● **AIM**:
Repeat exactly, please, the lines that begin at the start of the listing and end at the line holding "obj.matrix_parent_inverse = Matrix.Identity(4)".

[START DATA EXTRACT]

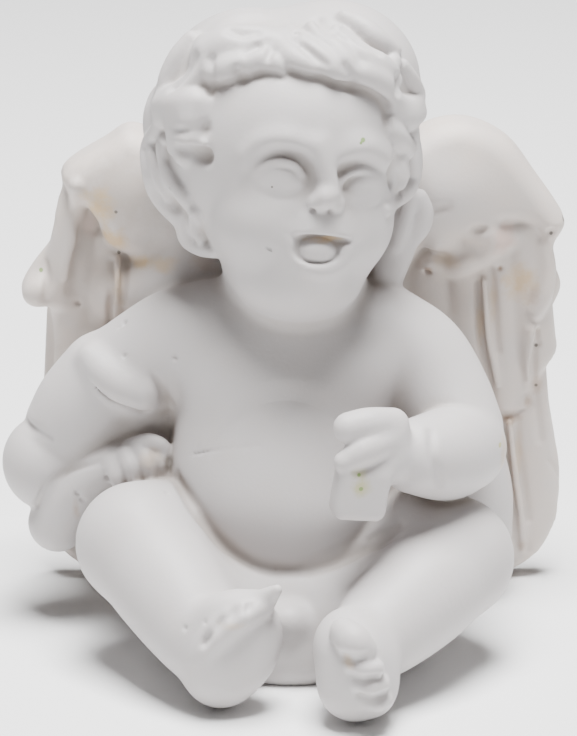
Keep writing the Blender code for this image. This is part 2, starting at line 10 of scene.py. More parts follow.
import bpy
import numpy as np
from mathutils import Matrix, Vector


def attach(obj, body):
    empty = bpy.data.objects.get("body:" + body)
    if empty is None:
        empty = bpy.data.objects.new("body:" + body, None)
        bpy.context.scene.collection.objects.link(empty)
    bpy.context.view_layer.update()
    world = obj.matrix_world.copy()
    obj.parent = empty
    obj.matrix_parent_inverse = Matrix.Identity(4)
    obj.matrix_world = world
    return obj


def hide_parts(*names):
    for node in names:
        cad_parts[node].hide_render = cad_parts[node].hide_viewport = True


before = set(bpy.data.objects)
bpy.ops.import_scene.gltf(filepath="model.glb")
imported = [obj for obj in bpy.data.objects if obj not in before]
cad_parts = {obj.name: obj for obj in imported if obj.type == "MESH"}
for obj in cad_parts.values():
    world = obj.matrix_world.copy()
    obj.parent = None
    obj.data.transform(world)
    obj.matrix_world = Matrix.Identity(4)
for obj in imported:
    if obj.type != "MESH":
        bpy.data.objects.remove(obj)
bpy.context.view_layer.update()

MM = 0.001
SMALL = np.float32
UNTURNED = (0, 0, 0)
FRONT = (0, -1, 0)
# Distances that stand for empty space, how far past its blend a form is worked, and a least slope
EMPTY = 9.0
FAR = 99.0
MARGIN = 1.0
TINY = 1e-6

# Lattice of the clay
LOW = (-30.1, -29.3, -1.7)
HIGH = (31.0, 19.4, 63.2)
COARSE_STEP = 0.8
FINE_STEP = 0.2
SKIN_TRIANGLES = 190000
REACH = 1.1
WORKERS = 4
COARSE_BLOCK = 4
CORNERS = list(np.ndindex(2, 2, 2))
# Hollows: half sides of a small and a large cube, in steps, and how much each counts
NEAR_HALF = int(round(0.4 / FINE_STEP))
WIDE_HALF = 3
NEAR_WEIGHT = 0.7
WIDE_WEIGHT = 1.3

# The head has its own frame: it looks up, leans and turns towards its left
HEAD_AT = (0.5, 0.2, 46.4)
HEAD_TURN = (-10.0, 8.0, 16.0)
HAIR_CENTRE = np.array((-0.3, 1.6, 2.2))
HAIR_RADII = np.array((11.7, 12.3, 11.7))
HEAD_MIDDLE = (0.8, 1.0, 47.0)
BODY_MIDDLE = (0.0, 0.0, 16.0)
WINGS_BEHIND = (0.0, 60.0, 25.0)


def unit(vector):
    vector = np.asarray(vector, float)
    return vector / np.linalg.norm(vector)


def turned(degrees):
    """Rotation matrix for turns about X, then Y, then Z."""
    ax, ay, az = (math.radians(angle) for angle in degrees)
    about_x = np.array([[1, 0, 0], [0, math.cos(ax), -math.sin(ax)], [0, math.sin(ax), math.cos(ax)]])
    about_y = np.array([[math.cos(ay), 0, math.sin(ay)], [0, 1, 0], [-math.sin(ay), 0, math.cos(ay)]])
    about_z = np.array([[math.cos(az), -math.sin(az), 0], [math.sin(az), math.cos(az), 0], [0, 0, 1]])
    return about_z @ about_y @ about_x


def catmull_rom(a, b, c, d, t):
    """Point a share t of the way from b to c on the smooth line through all four."""
    return 0.5 * (2 * b + (c - a) * t + (2 * a - 5 * b + 4 * c - d) * t**2 + (3 * b - a - 3 * c + d) * t**3)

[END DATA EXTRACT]

● **FINISHED EXERCISE**:
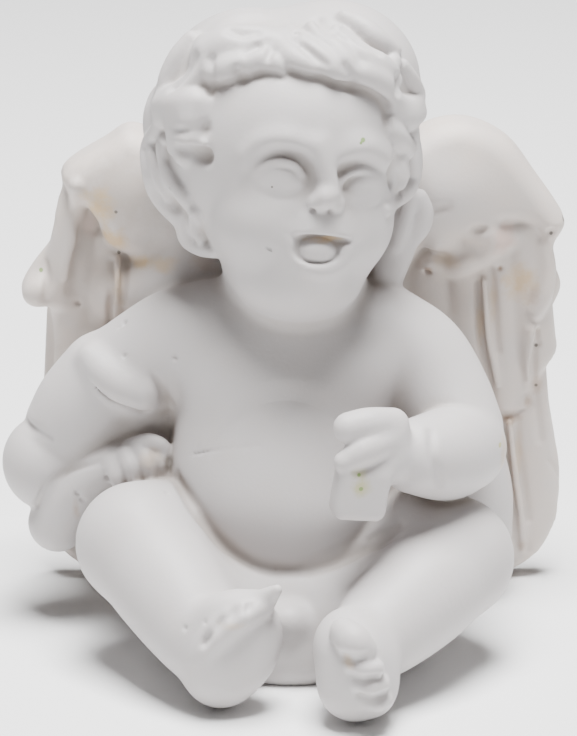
Keep writing the Blender code for this image. This is part 2, starting at line 10 of scene.py. More parts follow.
import bpy
import numpy as np
from mathutils import Matrix, Vector


def attach(obj, body):
    empty = bpy.data.objects.get("body:" + body)
    if empty is None:
        empty = bpy.data.objects.new("body:" + body, None)
        bpy.context.scene.collection.objects.link(empty)
    bpy.context.view_layer.update()
    world = obj.matrix_world.copy()
    obj.parent = empty
    obj.matrix_parent_inverse = Matrix.Identity(4)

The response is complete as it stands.